When Helen asks Lavatch how the countess is doing, she can't get a straight answer. He says that the countess is healthy, but that she's not "well" because "she's not in heaven"(2.4.9). In other words, Lavatch thinks true happiness can't be found on earth. In case you hadn't noticed, this is sort of at odds with the play's seemingly happy-go-lucky title; it implies that nobody actually gets a happily ever after – at least not in this lifetime. We'll go ahead and let you chew on that for a while...

DIANA
He had sworn to marry me
When his wife's dead. Therefore I'll lie with him
When I am buried. (4.2.83-85)

Young Diana Capilet is seriously jaded by Bertram's attempts to get her into bed. Although Bertram has promised to marry her if his wife dies, Diana recognizes that he's just trying to sleep with her. We also notice how this passage echoes Romeo and Juliet (with a major twist), when Juliet says, "If he be married / My grave is like to be my wedding bed" (1.5.132).

DIANA
He knows himself my bed he hath defiled,
And at that time he got his wife with child.
Dead though she be, she feels her young one kick.
So there's my riddle: one that's dead is quick.
And now behold the meaning.

                         Enter Helen and Widow. (5.3.341-345)
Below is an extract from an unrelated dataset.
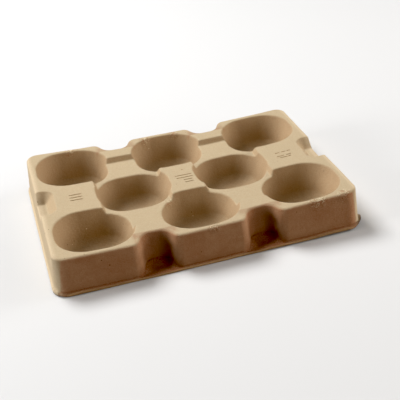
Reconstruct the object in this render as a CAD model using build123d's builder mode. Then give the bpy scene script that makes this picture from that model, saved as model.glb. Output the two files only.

After faking her death, Helen finally emerges alive and well at the play's end. (Ta-da!) She's even pregnant with Bertram's child, the ultimate promise of the continuity of life. The funny thing is, this passage makes us feel a little creepy, especially when Diana says "dead though she be, she feels her young one kick." We know that Diana is just trying to sound cryptic, but she also manages to associate childbirth with death, which makes us wonder about this family's future. By the way, isn't that exactly what the countess does back in Act 1, Scene 1 when she compares the "delivery” of a child to her husband's death?

KING
Is there no exorcist
Beguiles the truer office of mine eyes?
Is 't real that I see?
HELEN
No, my good lord,
'Tis but the shadow of a wife you see,
The name and not the thing. (5.3.346-351)

Here, Helen just can't resist making a joke about being the "shadow [ghost] of a wife." Shakespeare seems to be making a joke about Helen coming back to haunt her cheating husband.